Spawned in the horrendous heat of a Los Angeles winter, James was born with an incessant need to press buttons. Whether it was the car radio, doorbells on Halloween or lights at other people’s houses, James pushed, pressed and prodded every button he ever saw. No elevator was left unscathed, no building intercom was left un-rung, and no person he’s known has been left un-annoyed. They call it ‘pushing their buttons’ for a reason.

  • Ecphenomenon

    The Fascinate is not slower than the Palm Pre. I own the Palm Pre and I currently am so tired of its “laggyness.” The screen can never keep up with me. From the youtube videos I've seen,the iPhone and fascinate are neck and neck. They both suffer in direct sunlight from what I saw. Neither one was easier to see than the other. Personally I like the Fascninate better than the iPhone mainly because I can customize it the way I want. The iPhone is better jail-broken but that just ends the warranty.

    • Jamezrp

      I found that the Palm Pre, while I don't currently have one, was actually very smooth and was neck and neck with the iPhone when the Pre first released. At least, in UI and screen sensitivity. The Fascinate is not quite there, but it's pretty darn close.

      As for viewing in direct sunlight, LCD is better because it gets artificially brighter. OLED, almost as a rule of thumb (though it may change as the technology improves) doesn't produce artificial light, and thus suffers compared to LCD displays in direct sunlight. That said, I can crank up the brightness of my iPhone and see the screen in direct sunlight, and clearly (but not well), but not with the Fascinate, or any device with an OLED (or AMOLED, or Super AMOLED) screen. Not yet anyways.

      • Gangulariz

        I have a fascinate, and my girlfriend has a palm pre +plus.. The palm is nice and all, but it gets laggy when multi tasking and sometimes just lags when scrolling… worse so than the fascinate. I have not had any significant trouble viewing in sunlight anymore than any LCD screen. And what do you mean it doesn't produce “artificial light”?? You do know what the LED stands for in OLED, right? Light Emitting Diode.. Of course it creates light..

        • Jamezrp

          Sure, the fascinate and Android in general are faster than the old palm pre, even the plus. That's go be expected. Though when the Pre first released, it was very good and fast, thus the reference.

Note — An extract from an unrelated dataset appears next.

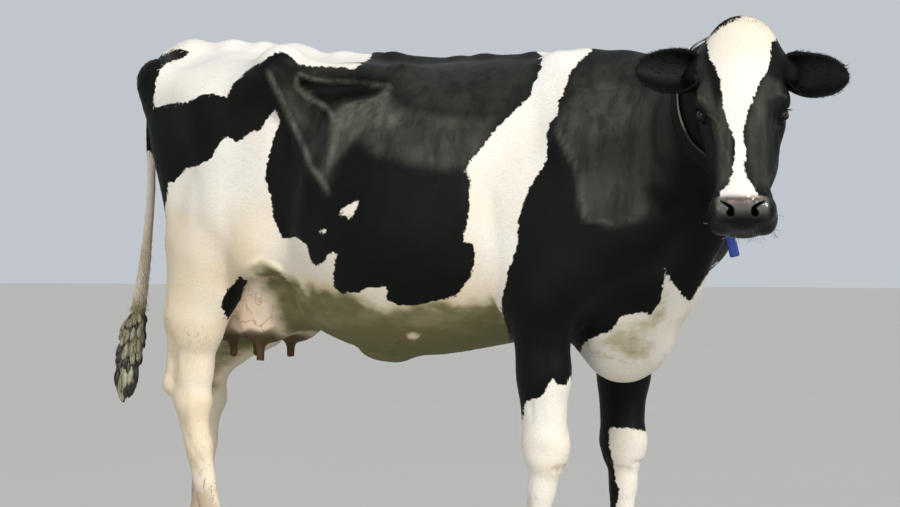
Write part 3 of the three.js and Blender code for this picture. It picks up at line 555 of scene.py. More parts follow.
TEATS = [[334, 74, 626], [334, -74, 611], [232, 56, 632], [232, -56, 632]]
UDDER = [
    mass([300, 0, 880], [205, 120, 110], 60),
    *both(lambda s: mass([352, s * 68, 790], [112, 78, 118], 30)),
    *both(lambda s: mass([205, s * 60, 800], [104, 72, 122], 40)),
    rod([190, 0, 800], [370, 0, 790], 96, 90, 1, 40),
    rod([380, 0, 820], [500, 0, 780], 90, 60, 1.5, 60),
    *[rod([x, y, z + 12], [x, y, z + 100], 12.0, 15.0, 1, 22) for x, y, z in TEATS],
]
UDDER_RELIEF = [
    ridge([[280, 0, 690], [280, 0, 640], [290, 0, 700]], 14, -8),
    *each_side(lambda s: [
        ridge([[300, s * 150, 800], [330, s * 148, 760], [400, s * 140, 742], [440, s * 120, 700]], 4.5, 3.4),
        ridge([[330, s * 148, 760], [322, s * 142, 720], [352, s * 130, 690]], 4, 3),
        ridge([[400, s * 140, 742], [382, s * 138, 700], [392, s * 120, 668]], 3.6, 2.6),
        ridge([[270, s * 140, 840], [262, s * 138, 780], [280, s * 134, 720]], 4, 2.6),
        ridge([[276, s * 120, 900], [278, s * 140, 800], [282, s * 100, 690]], 16, -6),
    ]),
]

TAIL = [
    [30, 0, 1466], [-44, 0, 1452], [-81, -2, 1390], [-90, -6, 1250], [-85, -10, 1100], [-93, -28, 900],
    [-107, -42, 764],
]
TAIL_SIZES = [[0, 34], [0.12, 31], [0.3, 18.5], [0.5, 14], [0.667, 13], [0.833, 15.5], [1, 19]]
# The middle of the fixed solid that the tail's skin is made from
SOLID_TAIL = [
    [30, 0, 1466], [-44, 0, 1452], [-82, -2, 1390], [-92, -6, 1250], [-90, -10, 1100], [-98, -28, 900],
    [-108, -42, 760],
]


def at_share(line, share):
    """Places on a line, at shares of its count of points."""
    at = np.clip(share, 0, 1) * (len(line) - 1)
    i = np.minimum(at.astype(int), len(line) - 2)
    t = (at - i)[:, None]
    return line[i] * (1 - t) + line[i + 1] * t


def hanging(p):
    return (p[:, 0] < -40) & (p[:, 2] < 1380) & (np.abs(p[:, 1]) < 110)


def round_tail(p, start, old_line, level):
    """The points p, with those that start has round the hanging tail's old line put on its round."""
    here = np.flatnonzero(hanging(start))
    old, new = smooth_line(old_line, 3), smooth_line(TAIL, 3)
    _, share = along_line(start[here], old)
    out = unit(start[here] - at_share(old, share))
    p = p.copy()
    p[here] = at_share(new, share) + out * (between(TAIL_SIZES, share)[:, 1:] + level)
    return p


# ---- Head, in its own frame

EYE_RADIUS = 21.0


def eye_at(s):
    return [233, s * 91, -62]


def ear_root(s):
    return [112, s * 112, -94]


HEAD = [
    mass([96, 0, -74], [108, 86, 76], 50),
    mass([34, 0, -50], [58, 70, 50], 40),
    mass([156, 0, -42], [150, 98, 42], 50),
    *both(lambda s: mass([204, s * 84, -46], [42, 38, 28], 30)),  # brow
    *both(lambda s: rod([250, s * 72, -90], [356, s * 52, -100], 22, 20, 1, 44)),  # cheek bone
    rod([200, 0, -56], [476, 0, -44], 56, 40, 1.06, 50),  # bridge of the nose
    rod([250, 0, -106], [450, 0, -82], 84, 62, 0.98, 60),  # upper jaw
    *both(lambda s: mass([182, s * 66, -136], [90, 36, 84], 50, 12)),  # chewing muscle
    *both(lambda s: rod([146, s * 60, -186], [330, s * 40, -164], 38, 34, 1, 50)),
    *both(lambda s: rod([330, s * 40, -164], [492, s * 20, -120], 34, 26, 1, 50)),  # lower jaw
    mass([498, 0, -119], [42, 76, 31], 16),  # chin and lower lip
    mass([480, 0, -66], [60, 78, 50], 36),
    *both(lambda s: mass([496, s * 50, -50], [32, 32, 36], 24)),  # wing of the nostril
    *both(lambda s: mass([493, s * 49, -88], [45, 36, 33], 18)),
    *both(lambda s: mass([500, s * 58, -104], [34, 25, 26], 20)),  # upper lip
    *both(lambda s: rod([92, s * 56, -90], ear_root(s), 58, 36, 1, 44)),  # root of the ear
]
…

          As for OLED vs LED, the “organic” part makes the light different. It's not as intense a light, and is easier on the eyes while still equally bright. It also has greater contrast, and does all of that with less power. So there is a huge between OLED and LED. Also, LED tends to just be backlighting, compared to OLED, which doesn't need any backlighting source.

          • rq

            what about bing and no google on the fascinate

          • Jamezrp

            Bing, in my experience, has proven to be a great search engine. That said, yeah, not having Google search embedded from first install was a pain. But a quick trip to the Android Marketplace fixed that, so it wasn't worth mentioning.

          • john

            Um, no. LCD is backlit. LED is light-emitting from the source. LED is what is used on alarm clocks, car dashboards, etc. High-intensity LEDs are what is used in flashlights and LED lightbulbs. OLED works much like traditional LED, except that it uses a conductive chemical that illuminates when electrified instead of a physical, bulb-like diode. That compound is “printed” onto the screen when it is manufactured, which allows a great deal of precision and high resolutions.

            You are right, about OLED producing its own light, and that's why it can have contrast ratios of 1million:1 on the earliest devices. When black is actually black, not a backlit shade of gray, the picture is astounding. The downside is the inability to crack up the brightness, but I'll take high contrast and vibrant colors over brightness any day. Very rarely do I find myself using my phone in direct sunlight. Then again, I'm still using a Palm Pre, so I don't have a problem with it even when I do.

            (To Gangulariz: Try going to precentral.net and read the “Getting Started with Homebrew” article. Then, install uberkernal on your girlfriend's phone. I have been running my Pre @ 1GHz for several months with no issues. It is truly a different phone. Buttery smooth UI, fast load times for apps, basically no lag unless I have a bunch of apps open. You shouldn't even have an issue with that since you have the plus model with double the RAM.)